The simple answer is "vocational rehabilitation"- steps taken for an injured worker who must change careers as a result of an injury. The simple answer is unfortunately profoundly misleading.
The major impact of labour market re-entry (LMR) decisions is on the long-term benefits of the worker. Workers who must change careers by virtue of an injury do not, on average, return to full-time employment. Most either do not work at all, return to part-time or sporadic employment, or occasionally set up a small business. The WSIB systematically ignores this reality, and attempts to use the LMR process for its justification. As part of this process, the Board attempts to enlist the agreement of the worker.
The way the process works is as follows. The WSIB Case Manager refers the file to a vocational rehabilitation agency with a set of restrictions for the worker. A representative of the agency (unfortunately called an LMR Case Manager) then typically arranges for an assessment of the worker's skills and abilities, with paper and pencil testing. The LMR Case Manager will then propose two "Suitable Employment or Businesses" (SEB), which match the worker's theoretical residual abilities and the requirements of classes of job, and the steps needed to attain these goals. Taken together, these SEB goals and the steps needed to attain them are called an LMR Plan. The LMR Plan is then sent to the WSIB for approval. Once the WSIB makes a decision, the worker has 30 days in which to appeal.

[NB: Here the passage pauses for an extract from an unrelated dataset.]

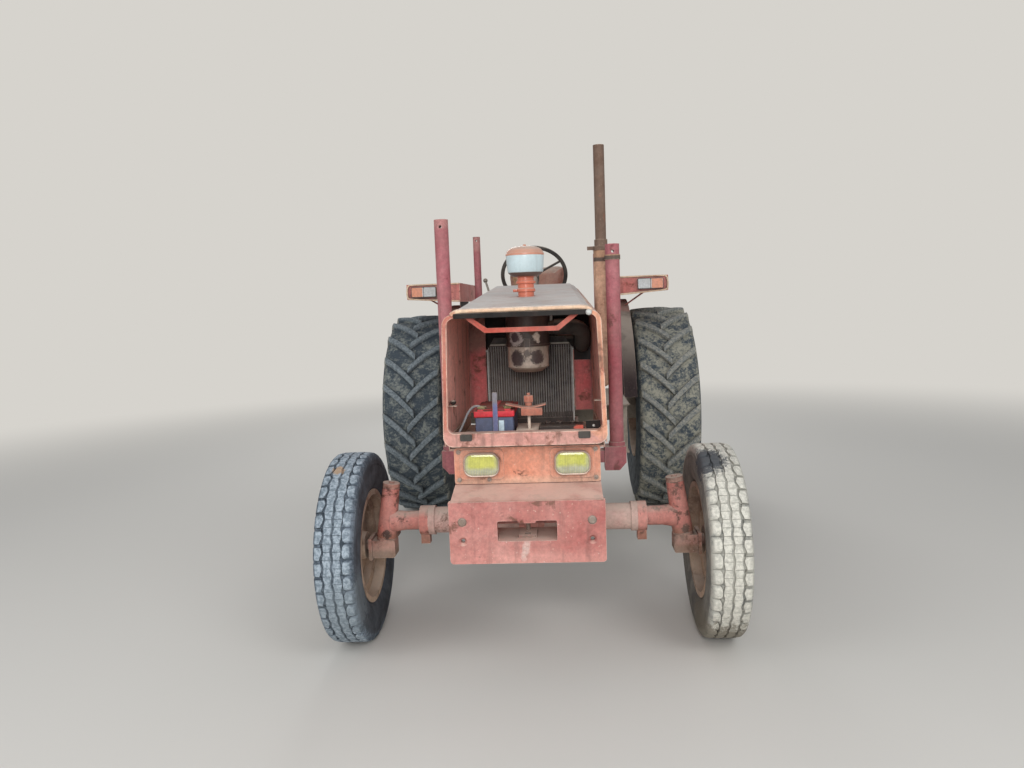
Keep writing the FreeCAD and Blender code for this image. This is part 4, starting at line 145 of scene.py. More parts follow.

The catch is this. Workers receive full loss of earnings benefits while co-operating in the steps of the LMR plan. Once the plan is over, the WSIB will generally consider that the worker is capable of earning typical wages in full time employment in the SEB and reduce the worker's loss of earnings benefits, regardless whether the worker is actually employed. The higher the typical wages for the SEB, the greater the reduction is.
This means that workers must be especially careful about the viability of proposed labour market re-entry plans, notwithstanding that they may seem enticing, and take prompt steps to record in letters to the WSIB their disagreements with these plans.